ANT6061H: Anthropology of Sexuality & Gender

This graduate research seminar explores the core genealogies of feminist anthropology and anthropology of sexuality, with a focus on how scholarly conversations which emerged in 20th century anglophone sociocultural anthropology reverberate in the discipline today. We will examine the theoretical and methodological innovations that scholars enacted in the shift from "women anthropologists" to an "anthropology of women" to feminist and transfeminist ethnography. We will also analyze the production on anthropological texts within colonial and postcolonial contexts as they connect with local and transnational understandings of sexuality and gender. In doing so, we will ask: How has the field as a whole responded to feminist critiques of knowledge production? Moreover, how has anthropology contributed to the emergence of today’s robust, transnational gender and sexuality studies? What is an anthropological approach to gender and sexuality? How ought anthropologists reconcile the prescriptivism of gender and sexual identity politics with the descriptivism of the ethnographic project?
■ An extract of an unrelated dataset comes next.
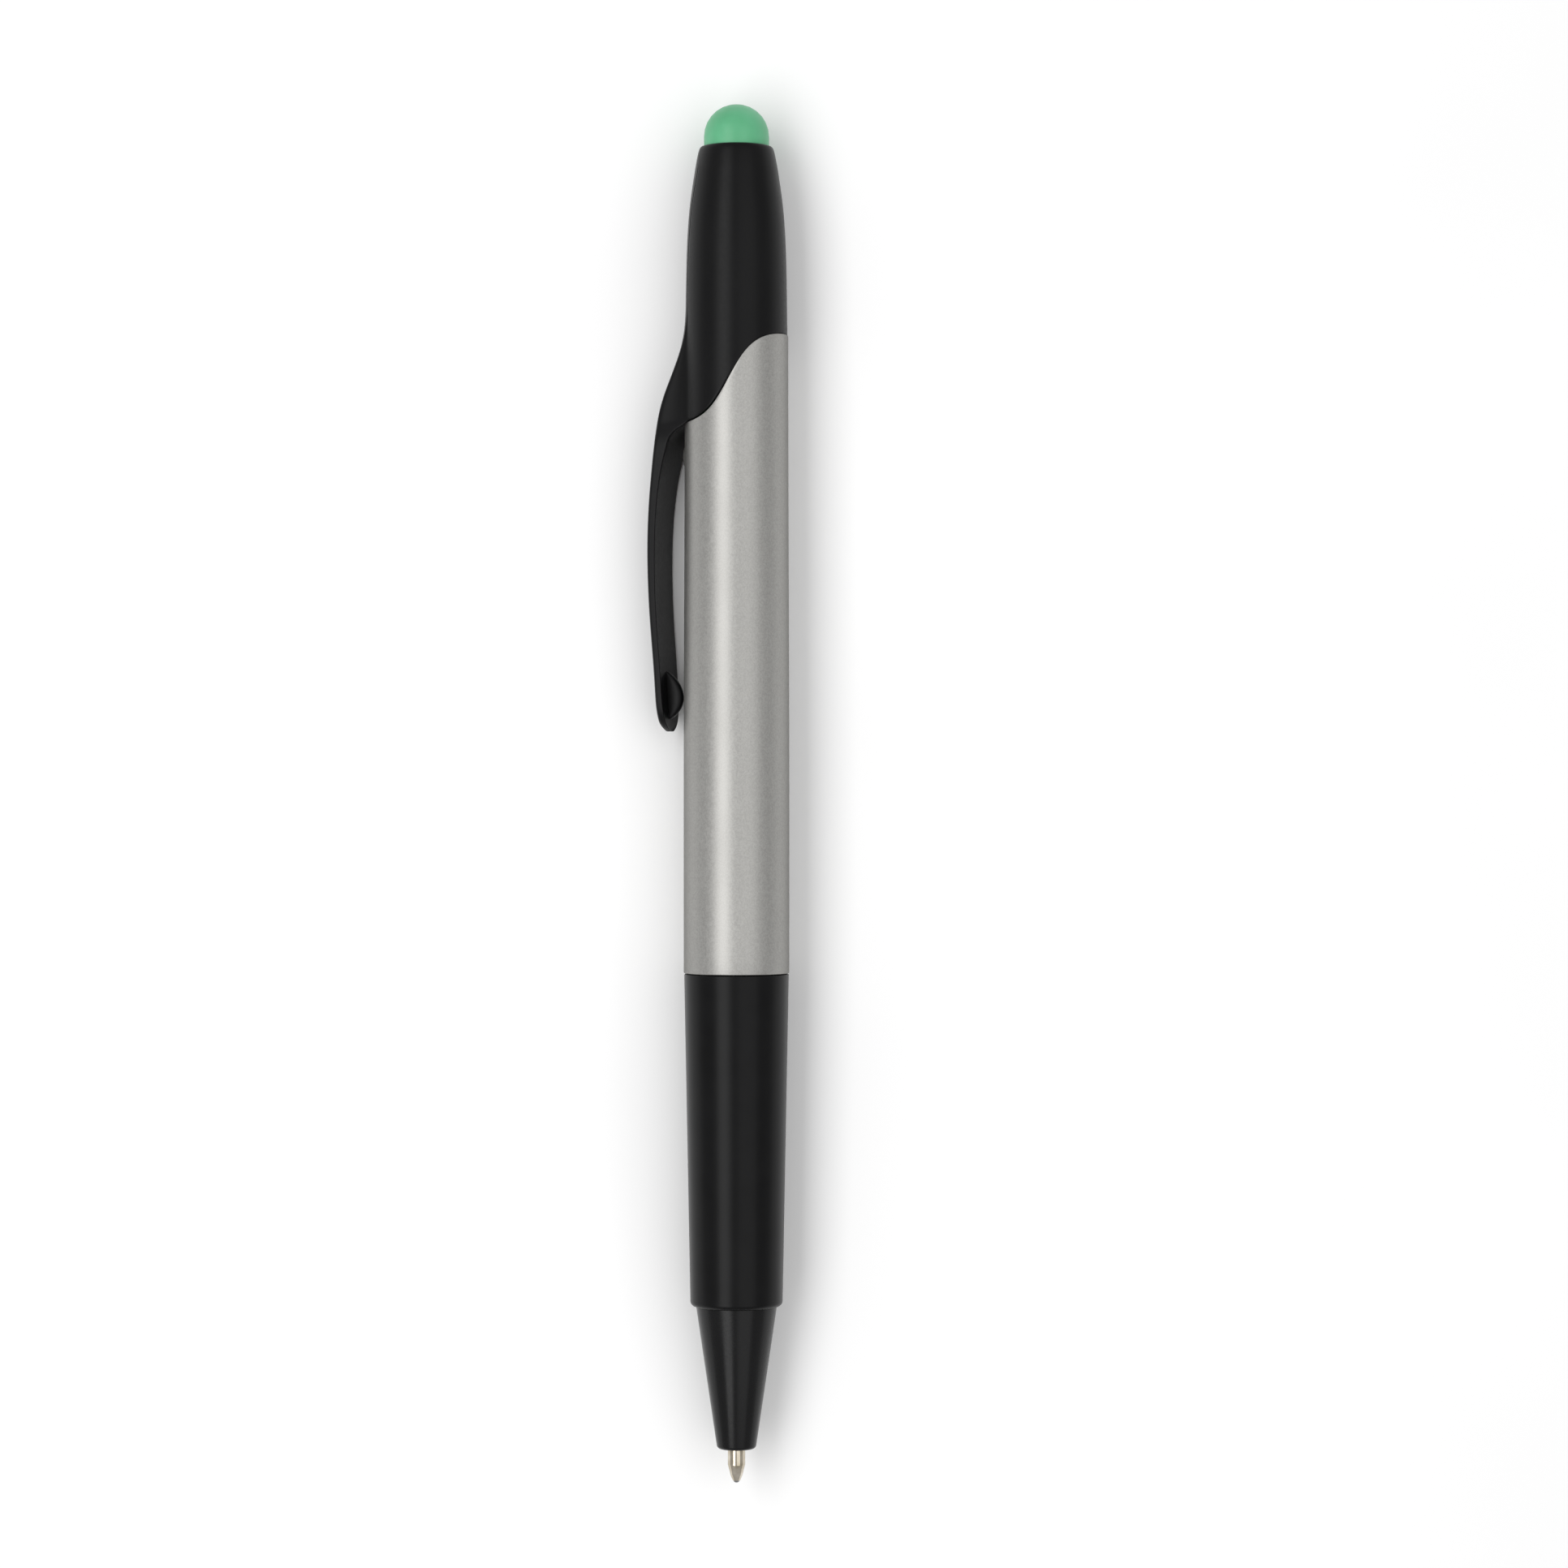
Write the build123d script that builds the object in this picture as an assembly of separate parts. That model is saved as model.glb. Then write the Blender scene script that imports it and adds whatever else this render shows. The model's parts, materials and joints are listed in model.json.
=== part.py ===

How does the anthropological perspective challenge assumptions about human gender and sexuality across culture and over time? What theoretical underpinnings hold together the core logics of the anthropological approach to gender and sexuality? Throughout, we will problematize normative cultural paradigms of: biological sex, social gender, and sexual attraction; kinship and marriage; masculine and feminine divisions of labor; and sexuality and gender in racializing and colonizing projects. Texts include works by scholars such as: Jafari Allen, Ruth Benedict, Tom Boellstorff, Dána-Ain Davis, Claude Levi-Strauss, Ellen Lewin, Martin Manalansan, Margaret Mead, Esther Newton, Elizabeth Povinelli, Gayle Rubin, Kamala Visweswaran, Gloria Wekker, Sasha Su-Ling Welland, Tiantian Zheng, and others. While the focus of this course is on sociocultural anthropology, the course is appropriate for graduate students from across the discipline, and students are invited to integrate related scholarly conversations in archaeology and biological anthropology into discussions and coursework.